Johannesburg - A personal best 69.35-metre throw last month suggests South African Sunette Viljoen is capable of becoming the first African to win an Olympic women's javelin medal.
Europeans have dominated the event since its introduction in 1932, finishing first 15 times while Cuba have collected two gold medals and the United States one through Babe Didrikson 80 years ago.
Didrikson won with a throw of 43.68 and the event has come a long way since with the world record 72.28 set by Czech Barbora Spotakova in German city Stuttgart four years ago.
Spotakova finished second behind 28-year-old Viljoen at the June Diamond League meet in New York and the constantly smiling South African sensed a slight chill in a once warm friendship as the London Games draw near.
Neither excelled at another Diamond League event in London last weekend with Spotakova (64.19) second and Viljoen (63.33) fourth as Katherine Sayers (66.17) of Great Britain won with a personal best fling.
Viljoen preferred to forget her showing in wet, gloomy London and recall her night of joy on the other side of the Atlantic, which raised belief that a gold medal is possible.
"It was an amazing feeling. Wow! Best throw in the world this year plus South African, African and Commonwealth records. It is an achievement I am extremely proud of because I have worked extremely hard for it.
"I still have a few metres in me. You will always be nervous ahead of an Olympics, but I am prepared and that means I have nothing to be afraid of," added the woman who played cricket for her country as a 15-year-old.

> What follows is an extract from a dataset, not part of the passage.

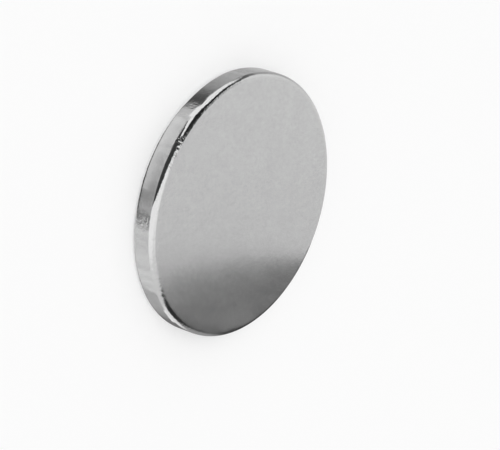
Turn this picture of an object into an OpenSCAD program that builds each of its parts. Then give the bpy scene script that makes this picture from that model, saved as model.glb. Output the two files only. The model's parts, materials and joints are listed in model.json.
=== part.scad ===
// Disc magnet: one sintered block ground to a flat disc, tumbled until its two
// corners are round, and plated all over with bright nickel.
// Origin: centre of the back pole face. +Z: the disc's axis, towards the front
// pole face. The disc lies on its back pole face at Z = 0.

/* [Disc] */
// Diameter across the rim
disc_diameter = 20; // [5:0.5:60]
// Thickness from one pole face to the other
disc_thickness = 2; // [1.2:0.1:20]

/* [Corners] */
// Radius of the tumbled corner between the rim and each pole face
corner_radius = 0.4; // [0.1:0.05:0.55]

/* [Hidden] */
$fn = 128;
rim_radius = disc_diameter / 2;
// Each pole face is flat out to this radius, where its round corner starts
face_radius = rim_radius - corner_radius;
// The rim is straight between the two round corners
rim_height = disc_thickness - 2 * corner_radius;

// Half of the disc's section, from the axis (X = 0) out to the rim.
// Two overlapping rectangles make the pole faces and the rim, and a circle
// tangent to both rounds each corner.
module half_section() {
    square([face_radius, disc_thickness]);
    translate([0, corner_radius])
        square([rim_radius, rim_height]);
    for (corner_centre_z = [corner_radius, disc_thickness - corner_radius])
        translate([face_radius, corner_centre_z])
            circle(r = corner_radius);
}

// The whole magnet: bright nickel outside, with no hole, step or marking.
module magnet_disc() {
    color("silver")
        rotate_extrude()
            half_section();
}

magnet_disc();
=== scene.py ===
import json
import math

import bmesh
import bpy
from mathutils import Matrix, Vector


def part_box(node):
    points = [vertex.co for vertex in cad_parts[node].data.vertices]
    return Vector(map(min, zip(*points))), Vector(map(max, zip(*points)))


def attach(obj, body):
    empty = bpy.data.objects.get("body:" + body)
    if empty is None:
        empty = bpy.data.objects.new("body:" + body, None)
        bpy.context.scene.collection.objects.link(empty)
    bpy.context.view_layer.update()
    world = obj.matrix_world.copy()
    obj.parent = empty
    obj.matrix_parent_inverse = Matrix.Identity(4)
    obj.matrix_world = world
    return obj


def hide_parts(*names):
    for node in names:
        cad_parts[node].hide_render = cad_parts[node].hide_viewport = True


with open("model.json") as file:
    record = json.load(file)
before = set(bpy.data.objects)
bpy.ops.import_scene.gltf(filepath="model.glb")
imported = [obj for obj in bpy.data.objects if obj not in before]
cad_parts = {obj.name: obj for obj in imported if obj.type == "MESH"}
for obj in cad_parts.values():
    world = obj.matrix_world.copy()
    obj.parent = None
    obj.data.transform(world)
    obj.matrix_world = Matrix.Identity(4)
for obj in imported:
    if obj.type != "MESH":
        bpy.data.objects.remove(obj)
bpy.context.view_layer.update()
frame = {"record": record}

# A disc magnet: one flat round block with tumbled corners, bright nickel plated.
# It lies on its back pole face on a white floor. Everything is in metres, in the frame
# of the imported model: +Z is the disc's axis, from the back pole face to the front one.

MM = 0.001
UP = Vector((0, 0, 1))

# ---------------------------------------------------------------- sizes, from the frame

low_corner, high_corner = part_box("magnet_disc")
RIM_RADIUS = (high_corner.x - low_corner.x) / 2
THICKNESS = high_corner.z - low_corner.z
rim_mount = next(m for m in frame["record"]["mounts"] if m["name"] == "rim")
# The rim is straight for the length of its mount, between the two round corners
CORNER_RADIUS = (THICKNESS - rim_mount["dims"]["length_mm"] * MM) / 2
# Each pole face is flat out to this radius
FACE_RADIUS = RIM_RADIUS - CORNER_RADIUS
MID_HEIGHT = THICKNESS / 2

# A small knock on the front corner: where its middle is, in degrees round the disc and up
# the corner, how far from there the mesh is cut finer, and its eight dents, each with its
# turn and tilt from the middle in degrees, its width and its depth
KNOCK_AZIMUTH = 133.3
KNOCK_TILT = 32
KNOCK_REACH = 0.6 * MM
KNOCK_DENTS = (
    (0.0, -2, 0.30 * MM, 0.020 * MM),
    (0.6, -19, 0.23 * MM, 0.024 * MM),
    (-1.0, -14, 0.18 * MM, 0.017 * MM),
    (-1.6, 8, 0.20 * MM, 0.012 * MM),
    (1.7, 4, 0.18 * MM, 0.010 * MM),
    (-1.2, 24, 0.22 * MM, 0.013 * MM),
    (0.8, 20, 0.20 * MM, 0.011 * MM),
    (2.6, 18, 0.16 * MM, 0.007 * MM),
)

# Two faint scuffs half way up the rim: where each is in degrees round the disc, its reach
# and the height of its relief
SCUFFS = (
    (169.5, 0.9 * MM, 0.018 * MM),
    (116.2, 0.7 * MM, 0.013 * MM),
)

# How finely the disc is cut up: steps round the rim, steps round each corner, level bands on
# the straight rim, the widths of the rings on each pole face from the round corner inwards,
# and cuts across each small face where the knock is
RIM_STEPS = 480
CORNER_STEPS = 14
RIM_BANDS = 4
FACE_RINGS = (0.08 * MM, 1.5 * MM, 3 * MM, 3 * MM)
KNOCK_CUTS = 3

# How strongly the large flat faces lead the smooth shading, from 1 to 100, where 50 is by
# their area alone
FLAT_WEIGHT = 80


# ---------------------------------------------------------------- helpers

def direction(azimuth, rise=0):
    """A unit vector that points this many degrees from +X towards +Y, and rises this many
    degrees from level."""
    turn = math.radians(azimuth)
    tilt = math.radians(rise)
    level = math.cos(tilt)
    return Vector((level * math.cos(turn), level * math.sin(turn), math.sin(tilt)))


def feed(tree, socket, value):
    """Gives an input socket a plain value, or links another node's output to it."""
    if isinstance(value, bpy.types.NodeSocket):
        tree.links.new(value, socket)
    else:
        socket.default_value = value


def calc(tree, operation, *values):
    """One Math node, as its output."""
    node = tree.nodes.new("ShaderNodeMath")
    node.operation = operation
    for socket, value in zip(node.inputs, values):
        feed(tree, socket, value)
    return node.outputs[0]


def ease(tree, value, start, end, before, after):
    """Goes smoothly from before to after while value goes from start to end."""
    node = tree.nodes.new("ShaderNodeMapRange")
    node.interpolation_type = "SMOOTHSTEP"
    for name, given in (("Value", value), ("From Min", start), ("From Max", end),
                        ("To Min", before), ("To Max", after)):
        feed(tree, node.inputs[name], given)
    return node.outputs["Result"]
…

South African journalists believe Viljoen is up there with 800m women's runner Caster Semenya and 400m hurdler LJ van Zyl as the best medal prospects among the athletics team.
But while the spotlight focuses on Semenya, who has world championships 800m gold and silver medals to her credit ahead of an Olympics debut in London, and double-amputee 400m runner Oscar Pistorius, Viljoen maintains a low profile.
It helps that home is a flat she shares with her parents, sister and son Henre, 8, in north-west mining town Rustenburg, which is several hours drive west of Johannesburg.
Living there keeps Sunette away from the media glare and allows her to make uninterrupted preparations, including a weekly drive south to university town Potchefstroom for sessions with coach Terseus Liebenburg.
The man who guided Marius Corbett to a 1997 world championship javelin title, shows no mercy as he makes Viljoen race over hurdles to boost explosive power before taking her to the weights room.
Here the strength of Viljoen is clearly visible as she takes a 50-kilogram weight, drops her hands behind her head until they nearly touch the floor and then whips it back up to thunderous applause.
Not bad for someone who ditched javelin throwing aged 12 after hitting herself on the head trying it out. A teacher persuaded Sunette to try again several years later and she has barely looked back since.
There have been a few hiccups -- she does not fondly recall her early exits at the 2004 Athens and 2008 Beijing Olympics -- but Viljoen has really taken off during the past four years.
Her best throw in 2008 was 62.24, in 2009 it was 65.43, in 2010 it was 66.38 and a throw of 68.38 earned her a bronze medal at the 2011 world championships in South Korea.
Liebenburg believes the mental and physical strength of happy-go-lucky Viljoen can take her to the podium in London -- 80 years is far too long for African women javelin throwers to be out in the Olympic cold.